While the Company continues to grow its presence through comedy events and branded shows in Western Canada, this industry can be unpredictable. Success depends on continued audience engagement, effective promotion, and delivering consistent entertainment value.
The Company remains focused on maintaining quality programming and expanding its footprint in a sustainable, community-oriented way.
11.5 Volatile Financial Markets
The Company operates in a market environment characterized by volatility, particularly for small-cap issuers in the Canadian venture exchange ecosystem. Shifts in investor sentiment, global economic uncertainty, inflationary pressures, and reduced liquidity across capital markets have made it more challenging for emerging companies to access growth capital.

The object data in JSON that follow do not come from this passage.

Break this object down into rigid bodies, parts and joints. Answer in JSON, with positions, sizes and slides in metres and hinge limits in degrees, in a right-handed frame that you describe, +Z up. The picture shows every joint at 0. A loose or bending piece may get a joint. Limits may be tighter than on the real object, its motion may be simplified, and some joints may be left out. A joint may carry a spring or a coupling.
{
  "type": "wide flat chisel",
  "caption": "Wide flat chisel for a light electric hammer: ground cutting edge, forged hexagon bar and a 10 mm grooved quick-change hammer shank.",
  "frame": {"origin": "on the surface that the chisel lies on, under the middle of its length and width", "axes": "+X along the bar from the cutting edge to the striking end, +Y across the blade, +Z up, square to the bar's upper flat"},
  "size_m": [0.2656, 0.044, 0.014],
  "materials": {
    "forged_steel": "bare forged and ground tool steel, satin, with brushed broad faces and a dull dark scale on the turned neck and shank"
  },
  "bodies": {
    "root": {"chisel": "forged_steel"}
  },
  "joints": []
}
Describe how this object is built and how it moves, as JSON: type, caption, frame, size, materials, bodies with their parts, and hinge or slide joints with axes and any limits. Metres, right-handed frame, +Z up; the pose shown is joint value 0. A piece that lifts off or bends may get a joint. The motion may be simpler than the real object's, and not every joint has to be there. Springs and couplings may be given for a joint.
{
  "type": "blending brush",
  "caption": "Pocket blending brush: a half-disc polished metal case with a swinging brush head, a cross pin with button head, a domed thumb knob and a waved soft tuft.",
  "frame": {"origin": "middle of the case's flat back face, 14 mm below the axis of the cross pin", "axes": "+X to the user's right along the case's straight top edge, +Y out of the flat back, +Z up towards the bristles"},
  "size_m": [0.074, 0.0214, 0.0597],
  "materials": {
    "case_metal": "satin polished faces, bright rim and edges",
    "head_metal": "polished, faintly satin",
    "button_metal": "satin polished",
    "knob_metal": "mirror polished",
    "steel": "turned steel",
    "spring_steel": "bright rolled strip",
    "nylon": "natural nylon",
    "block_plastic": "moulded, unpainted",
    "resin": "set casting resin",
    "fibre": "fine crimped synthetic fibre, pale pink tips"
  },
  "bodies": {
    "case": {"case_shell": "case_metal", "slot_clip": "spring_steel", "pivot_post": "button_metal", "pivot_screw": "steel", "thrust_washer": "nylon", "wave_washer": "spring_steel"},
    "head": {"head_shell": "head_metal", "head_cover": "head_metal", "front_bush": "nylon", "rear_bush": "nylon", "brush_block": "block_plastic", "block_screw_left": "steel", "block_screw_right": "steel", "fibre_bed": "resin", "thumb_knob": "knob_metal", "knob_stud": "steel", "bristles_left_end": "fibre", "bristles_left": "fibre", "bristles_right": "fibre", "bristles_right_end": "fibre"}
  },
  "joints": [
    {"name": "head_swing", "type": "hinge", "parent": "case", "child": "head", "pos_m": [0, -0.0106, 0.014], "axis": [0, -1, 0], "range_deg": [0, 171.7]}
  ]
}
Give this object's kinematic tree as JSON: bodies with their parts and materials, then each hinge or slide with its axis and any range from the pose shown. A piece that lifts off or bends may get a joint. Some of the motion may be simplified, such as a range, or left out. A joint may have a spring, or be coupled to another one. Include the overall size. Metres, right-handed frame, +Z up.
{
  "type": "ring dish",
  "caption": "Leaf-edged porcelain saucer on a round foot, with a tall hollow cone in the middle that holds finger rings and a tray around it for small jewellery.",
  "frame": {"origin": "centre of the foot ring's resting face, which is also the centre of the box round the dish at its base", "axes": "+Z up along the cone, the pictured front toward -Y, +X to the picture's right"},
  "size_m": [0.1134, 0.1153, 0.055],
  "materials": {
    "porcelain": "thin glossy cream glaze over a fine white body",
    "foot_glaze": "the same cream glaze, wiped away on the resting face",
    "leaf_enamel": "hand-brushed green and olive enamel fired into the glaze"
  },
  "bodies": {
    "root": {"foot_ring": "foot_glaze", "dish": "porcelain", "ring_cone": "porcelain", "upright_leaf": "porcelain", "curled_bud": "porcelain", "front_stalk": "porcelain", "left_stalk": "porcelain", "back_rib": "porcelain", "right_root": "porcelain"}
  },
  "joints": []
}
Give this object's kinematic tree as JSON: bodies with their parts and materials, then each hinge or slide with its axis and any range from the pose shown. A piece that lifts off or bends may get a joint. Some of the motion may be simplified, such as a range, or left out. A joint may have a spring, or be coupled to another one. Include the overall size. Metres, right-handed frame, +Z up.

While the Company maintains a disciplined approach to capital management and has successfully raised funds in 2024, volatile financial markets may affect the timing, pricing, and availability of future financing. Although the Company is not currently reliant on external capital to meet its short-term operational needs, access to future funding may be necessary to support growth initiatives, expand its market presence, or respond to strategic opportunities.
The Company continues to monitor capital market conditions closely and will pursue financing only when it is deemed to be in the best long-term interest of shareholders.